The answers aren’t simple and the blame isn’t on any one person. It’s been a long, slow descent to where we are now. It started with state legislatures deciding more than a decade ago that teacher pay raises should not be guaranteed on a schedule based on experience but should be determined by a convoluted formula based on students’ performance on totally inequitable and subjective standardized tests. Working under the dark shadow of the dreaded potential state takeover of “failing schools,” administrators were forced to push outrageous demands on school staffs. Everyone from the top down began to have to fight for their professional lives. Stress levels went through the roof and staff turnover became a perpetual and growing problem.

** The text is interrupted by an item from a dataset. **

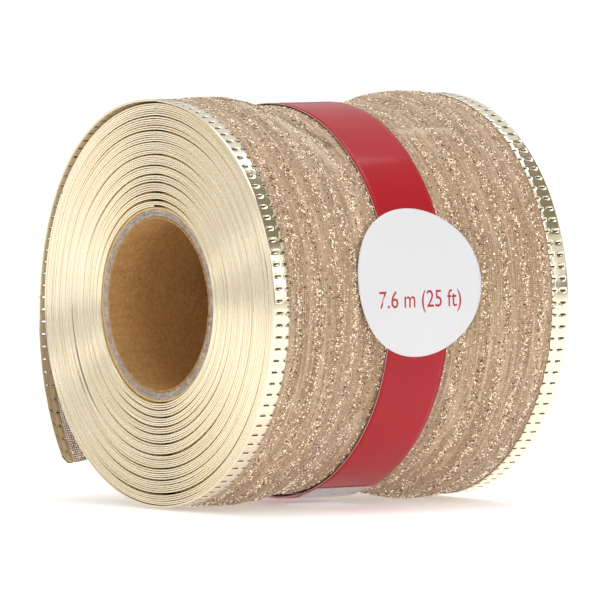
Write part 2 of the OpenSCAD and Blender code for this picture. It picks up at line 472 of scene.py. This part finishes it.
def wrap_material():
    n = Nodes("core_wrap", Roughness=0.6)
    fibres = n.noise(n.mapped((400, 400, 3000), "Object"), 1, 3)
    n.bump(fibres, 0.3, 0.00004)
    return n.set(Base_Color=n.mix(fibres, rgb(196, 158, 98), rgb(236, 208, 150)))


def mesh_material(name, sheer):
    """Woven mesh: fine threads along and across, a brown ground, and pale threads in places. The UV map is
    the flat ribbon in metres, across it and along it. sheer opens the holes between the threads."""
    n = Nodes(name, Roughness=0.5, Sheen_Weight=0.15, Sheen_Roughness=0.4)
    thread_across, thread_along = 0.00039, 0.00036      # metres from one thread to the next
    split = n.add("SeparateXYZ", {"Vector": n.mapped((1, 1, 1))})
    across, along = split.outputs[0], split.outputs[1]
    waver = n.math("MULTIPLY", n.noise(n.mapped((60, 90, 1)), 1, 2), 0.0009)
    wavered = n.math("ADD", across, waver)
    lengthwise = n.math("SINE", n.math("MULTIPLY", wavered, 2 * math.pi / thread_across))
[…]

I began writing about this years ago, trying to warn anyone who’d listen about the impending doom.


Well, the doom is here.


Somebody somewhere is going to have to stand up before the powers that be and say enough is enough. We have tons of bright new teachers who may not be here next year. What’s more, they are telling their prospective teacher friends and family just coming up through the schools of education to run for high ground. More and more, administrators are forced to spend most of their summers scrambling to replace vacated classrooms. How much longer before there is nobody waiting outside their offices to be interviewed?